Photo by Jean Walbridge
If you
live in the Fort Worth/Dallas area, you know the news. And truly, wherever you
live in the lower forty-eight, you have probably heard the news: we have had
historic flooding in our area. When the drought broke, it did so with force.
Tonight, flooding in Dallas was the first subject on the NBC Nightly News, with
pictures of stranded cars, rescues, high water, and even water in homes.
As
usual—and so wrong—Fort Worth was overshadowed by Dallas. But the situation was
pretty impressive here. It started to rain last night maybe about eight or
nine. I know it thundered mightily—Sophie will tell you—and I went to sleep
about 11:30 to the sound of rain, woke up this morning to more rain. I assume
it had been raining throughout the night, and it kept up until early afternoon.

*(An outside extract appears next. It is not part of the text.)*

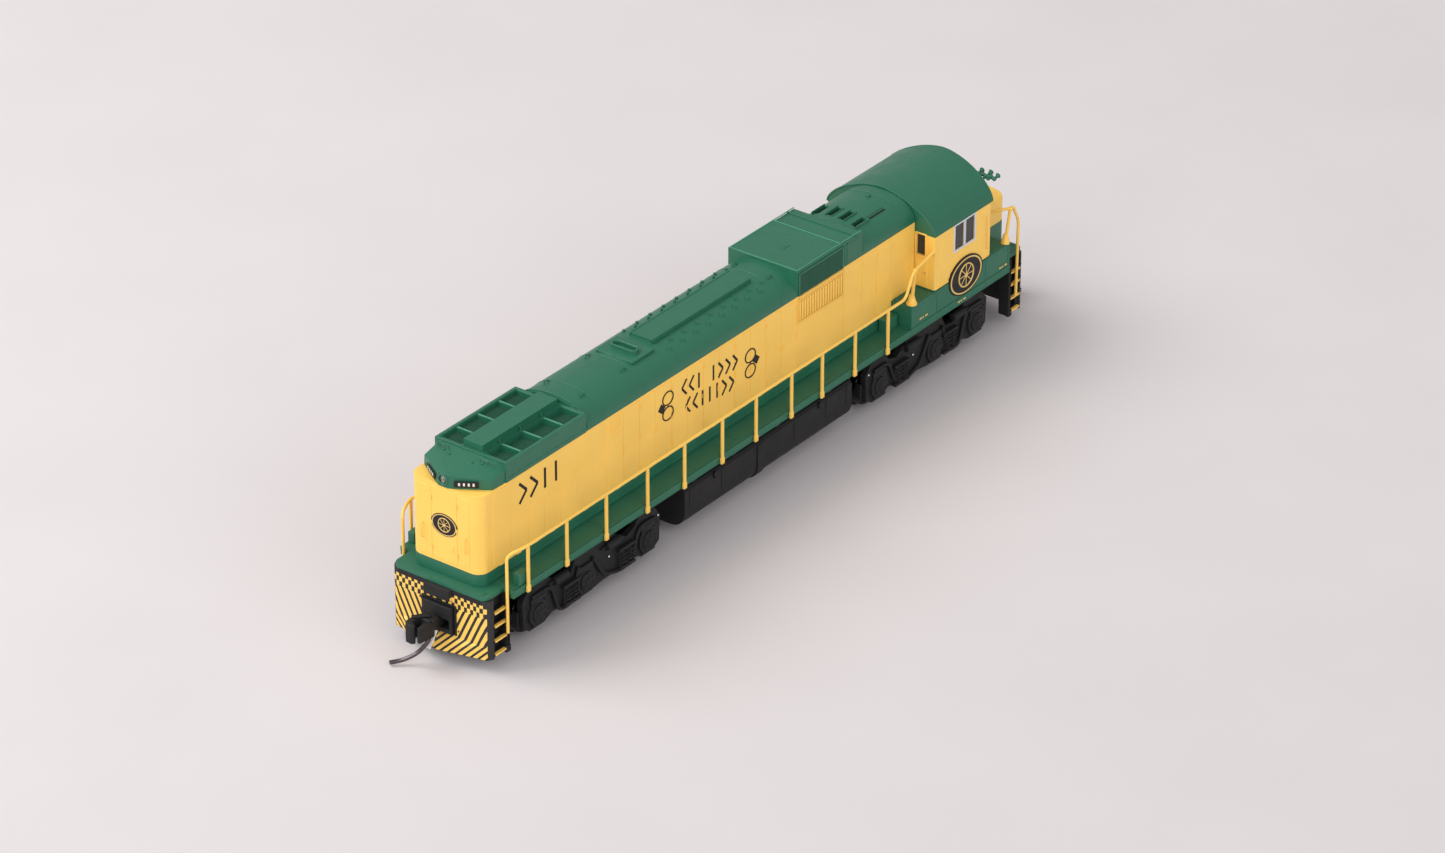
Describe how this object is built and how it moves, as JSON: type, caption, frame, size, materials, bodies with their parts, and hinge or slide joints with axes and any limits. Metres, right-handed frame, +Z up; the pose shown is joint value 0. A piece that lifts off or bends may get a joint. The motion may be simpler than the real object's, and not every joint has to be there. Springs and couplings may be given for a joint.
{
  "type": "model diesel locomotive",
  "caption": "1:160 scale model of a six-axle hood diesel with a low nose, side walkways, handrails, swivelling geared trucks and automatic couplers",
  "frame": {"origin": "on the table under the middle of the locomotive, at the centre of its footprint", "axes": "+X to the cab end, +Y to the locomotive's left side, +Z up"},
  "size_m": [0.1352, 0.0202, 0.029],
  "materials": {
    "yellow_plastic": "satin paint",
    "green_plastic": "satin paint",
    "black_plastic": "moulded",
    "clear_plastic": "clear",
    "lens_plastic": "clear",
    "diecast": "machined casting",
    "motor_steel": "plated",
    "screw_steel": "bright",
    "circuit_board": "solder mask",
    "brass": "turned",
    "bronze": "stamped sheet",
    "nylon": "moulded",
    "blackened_metal": "chemically blackened"
  },
  "bodies": {
    "chassis": {"frame_left": "diecast", "frame_right": "diecast", "motor": "motor_steel", "light_board": "circuit_board", "led_front": "lens_plastic", "led_rear": "lens_plastic", "bearing_block_front": "brass", "bearing_block_rear": "brass", "frame_screw_front": "screw_steel", "frame_screw_rear": "screw_steel", "fuel_tank": "black_plastic"},
    "shell": {"walkway": "green_plastic", "pilot_front": "black_plastic", "pilot_rear": "black_plastic", "long_hood": "yellow_plastic", "cab": "yellow_plastic", "cab_glazing": "clear_plastic", "short_hood": "yellow_plastic", "horn": "green_plastic", "headlight_front": "lens_plastic", "headlight_rear": "lens_plastic", "handrail_left": "yellow_plastic", "handrail_right": "yellow_plastic", "handrail_front_left": "yellow_plastic", "handrail_front_right": "yellow_plastic", "coupler_box_front": "black_plastic", "coupler_box_rear": "black_plastic"},
    "drive_shaft": {"motor_shaft": "motor_steel", "flywheel_front": "brass", "flywheel_rear": "brass", "worm_front": "black_plastic", "worm_rear": "black_plastic"},
    "truck_front": {"gearbox_front": "black_plastic", "sideframe_front_left": "black_plastic", "sideframe_front_right": "black_plastic", "pickup_front_left": "bronze", "pickup_front_right": "bronze"},
    "worm_gear_front": {"worm_gear_front": "nylon"},
    "idler_gear_front_outer": {"idler_gear_front_outer": "nylon"},
    "idler_gear_front_inner": {"idler_gear_front_inner": "nylon"},
    "wheelset_front_outer": {"wheelset_front_outer": "blackened_metal"},
    "wheelset_front_middle": {"wheelset_front_middle": "blackened_metal"},
    "wheelset_front_inner": {"wheelset_front_inner": "blackened_metal"},
    "coupler_front": {"coupler_front": "black_plastic", "trip_pin_front": "blackened_metal"},
    "knuckle_front": {"knuckle_front": "black_plastic"},
    "truck_rear": {"gearbox_rear": "black_plastic", "sideframe_rear_left": "black_plastic", "sideframe_rear_right": "black_plastic", "pickup_rear_left": "bronze", "pickup_rear_right": "bronze"},
    "worm_gear_rear": {"worm_gear_rear": "nylon"},
    "idler_gear_rear_outer": {"idler_gear_rear_outer": "nylon"},
    "idler_gear_rear_inner": {"idler_gear_rear_inner": "nylon"},
    "wheelset_rear_outer": {"wheelset_rear_outer": "blackened_metal"},
    "wheelset_rear_middle": {"wheelset_rear_middle": "blackened_metal"},
    "wheelset_rear_inner": {"wheelset_rear_inner": "blackened_metal"},
    "coupler_rear": {"coupler_rear": "black_plastic", "trip_pin_rear": "blackened_metal"},
    "knuckle_rear": {"knuckle_rear": "black_plastic"}
  },
  "joints": [
    {"name": "shell_lift", "type": "slide", "parent": "chassis", "child": "shell", "axis": [0, 0, 1], "range_m": [0, 0.03]},
    {"name": "drive_shaft_spin", "type": "hinge", "parent": "chassis", "child": "drive_shaft", "pos_m": [0, 0, 0.0156], "axis": [1, 0, 0], "continuous": true},
    {"name": "truck_front_swivel", "type": "hinge", "parent": "chassis", "child": "truck_front", "pos_m": [0.0384, 0, 0.0125], "axis": [0, 0, 1], "range_deg": [-8, 8]},
    {"name": "worm_gear_front_spin", "type": "hinge", "parent": "truck_front", "child": "worm_gear_front", "pos_m": [0.0384, 0, 0.01004], "axis": [0, 1, 0], "continuous": true},
    {"name": "idler_gear_front_outer_spin", "type": "hinge", "parent": "truck_front", "child": "idler_gear_front_outer", "pos_m": [0.04581, 0, 0.00836], "axis": [0, 1, 0], "continuous": true},
    {"name": "idler_gear_front_inner_spin", "type": "hinge", "parent": "truck_front", "child": "idler_gear_front_inner", "pos_m": [0.03099, 0, 0.00836], "axis": [0, 1, 0], "continuous": true},
    {"name": "wheelset_front_outer_spin", "type": "hinge", "parent": "truck_front", "child": "wheelset_front_outer", "pos_m": [0.0502, 0, 0.0037], "axis": [0, 1, 0], "continuous": true},
    {"name": "wheelset_front_middle_spin", "type": "hinge", "parent": "truck_front", "child": "wheelset_front_middle", "pos_m": [0.0401, 0, 0.0037], "axis": [0, 1, 0], "continuous": true},
    {"name": "wheelset_front_inner_spin", "type": "hinge", "parent": "truck_front", "child": "wheelset_front_inner", "pos_m": [0.0266, 0, 0.0037], "axis": [0, 1, 0], "continuous": true},
    {"name": "coupler_front_swing", "type": "hinge", "parent": "shell", "child": "coupler_front", "pos_m": [0.0582, 0, 0.00585], "axis": [0, 0, 1], "range_deg": [-8, 8], "stiffness_Nm_per_rad": 0.0005},
    {"name": "knuckle_front_open", "type": "hinge", "parent": "coupler_front", "child": "knuckle_front", "pos_m": [0.0646, -0.0015, 0.00585], "axis": [0, 0, -1], "range_deg": [0, 20], "stiffness_Nm_per_rad": 0.0002},
    {"name": "truck_rear_swivel", "type": "hinge", "parent": "chassis", "child": "truck_rear", "pos_m": [-0.0384, 0, 0.0125], "axis": [0, 0, 1], "range_deg": [-8, 8]},
    {"name": "worm_gear_rear_spin", "type": "hinge", "parent": "truck_rear", "child": "worm_gear_rear", "pos_m": [-0.0384, 0, 0.01004], "axis": [0, 1, 0], "continuous": true},
    {"name": "idler_gear_rear_outer_spin", "type": "hinge", "parent": "truck_rear", "child": "idler_gear_rear_outer", "pos_m": [-0.04581, 0, 0.00836], "axis": [0, 1, 0], "continuous": true},
    {"name": "idler_gear_rear_inner_spin", "type": "hinge", "parent": "truck_rear", "child": "idler_gear_rear_inner", "pos_m": [-0.03099, 0, 0.00836], "axis": [0, 1, 0], "continuous": true},
    {"name": "wheelset_rear_outer_spin", "type": "hinge", "parent": "truck_rear", "child": "wheelset_rear_outer", "pos_m": [-0.0502, 0, 0.0037], "axis": [0, 1, 0], "continuous": true},
    {"name": "wheelset_rear_middle_spin", "type": "hinge", "parent": "truck_rear", "child": "wheelset_rear_middle", "pos_m": [-0.0401, 0, 0.0037], "axis": [0, 1, 0], "continuous": true},
    {"name": "wheelset_rear_inner_spin", "type": "hinge", "parent": "truck_rear", "child": "wheelset_rear_inner", "pos_m": [-0.0266, 0, 0.0037], "axis": [0, 1, 0], "continuous": true},
    {"name": "coupler_rear_swing", "type": "hinge", "parent": "shell", "child": "coupler_rear", "pos_m": [-0.0582, 0, 0.00585], "axis": [0, 0, 1], "range_deg": [-8, 8], "stiffness_Nm_per_rad": 0.0005},
    {"name": "knuckle_rear_open", "type": "hinge", "parent": "coupler_rear", "child": "knuckle_rear", "pos_m": [-0.0646, 0.0015, 0.00585], "axis": [0, 0, -1], "range_deg": [0, 20], "stiffness_Nm_per_rad": 0.0002}
  ],
  "couplings": [
    {"joint": "worm_gear_front_spin", "follows": "drive_shaft_spin", "ratio": 0.055556},
    {"joint": "idler_gear_front_outer_spin", "follows": "drive_shaft_spin", "ratio": -0.05},
    {"joint": "idler_gear_front_inner_spin", "follows": "drive_shaft_spin", "ratio": -0.05},
    {"joint": "wheelset_front_outer_spin", "follows": "drive_shaft_spin", "ratio": 0.083333},
    {"joint": "wheelset_front_inner_spin", "follows": "drive_shaft_spin", "ratio": 0.083333},
    {"joint": "worm_gear_rear_spin", "follows": "drive_shaft_spin", "ratio": 0.055556},
    {"joint": "idler_gear_rear_outer_spin", "follows": "drive_shaft_spin", "ratio": -0.05},
    {"joint": "idler_gear_rear_inner_spin", "follows": "drive_shaft_spin", "ratio": -0.05},
    {"joint": "wheelset_rear_outer_spin", "follows": "drive_shaft_spin", "ratio": 0.083333},
    {"joint": "wheelset_rear_inner_spin", "follows": "drive_shaft_spin", "ratio": 0.083333}
  ]
}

Steady, medium rain; then a light sprinkle; and then back to that steady rain.
The
official measurement at DFW airport was nine inches and something. In my
neighborhood, some gauges showed slightly over ten inches in twenty-four hours.
As one newspaper reporter wrote, we got a whole summer’s worth of rain in one 24-hour
period. There were something like 130-plus calls for high-water rescues and an
astounding number of auto accidents. Familiar streets, including that in front
of my former office, were chest deep in water, major thoroughfares closed.
Fortunately, there are no reports of death or serious injury—a mirace.
Creeks
have turned into raging rivers. Someone posted a picture of a tiny creek that
runs off near the zoo (close to our house): it was a churning, swift-flowing
torrent. I read where homes in the northeast portion of the city were evacuated
because a stream left its banks, and there was water in some houses.
Jean, who
lives in a retirement community downtown, on the 17th floor, overlooking the
Trinity, sent pictures. The river was way out of its banks, over the walking
path and the road next to it, with a lone pickup sitting askew in the water. I
wonder if that driver knows how lucky he or she is to be alive.
Every
year, there are people who don’t listen to “Don’t drown, turn around.” They
think they can make it through standing water. They can’t. I read today that
two feet is enough to sweep a car or SUV away. We tried hard to tell Jacob that
at dinner. When I asked if he knew what to do when confront with water on the
roadway, he said, “Go slow?” His mother and I both yelled, “No!”
It's a
relief of course to have the long, hot drought broken. The temperature tonight
at nine is 76, and highs in the low eighties are predicted for the next few
days. Such a relief, though I must admit staying in as much as I do, I felt the
extreme heat less than others. Still, as an Austin friend wrote, it felt like a
fever had finally broken.
At
first, I was tempted to say, rather poetically, “See? The earth heals itself.”
But I don’t really believe that. These floods, like the drought, are part of
climate change or, to put it more succinctly, climate disaster that man has
wrought upon the earth. We have covered the world with concrete, destroying habitats
that maintained the balance of nature, the vegetation that holds moisture for the
earth. Our oil and gas and industries and luxuries and concrete heat up the
environment, so there is no moisture. But today I read that because of the
heat, the atmosphere holds more moisture, so that when it unleashes itself, we
get torrential rain. I don’t pretend to be a meteorologist or to understand
this thoroughly, but I wish someone with more wisdom would explain it. Meantime
I know without a doubt that the weather in our world—hurricanes, floods, drought,
long spells of extreme heat and then extreme cold, is getting worse, and it’s
due to man-made climate disaster.
The bill
that President Biden just signed is the first significant step toward fighting
climate disaster. Still some states merrily burn fossil fuels as if there were
no tomorrow. Yes, I’m thinking of Texas where Abbott has not seriously
addressed the grid problem, despite his assurances. And West Virginia, though I
don’t understand Manchin’s recent move where he may have turned tables on coal
interests.
Like
so much of our world, I wish for clarity so I could understand. Until then, I’m
doing an ongoing rain dance. But I don’t want our new tree to get too much water
so that its roots are standing in water. I am reminded of Elmer Kelton, the late,
beloved Texas novelist whose The Time It Never Rained has been hailed as
one of the few classic American novels to come out of the twentieth century.
Some years ago, Elmer wrote an article entitled, “The Time It Always Rained.”
He pointed out that too much rans brings problems, just as too little does.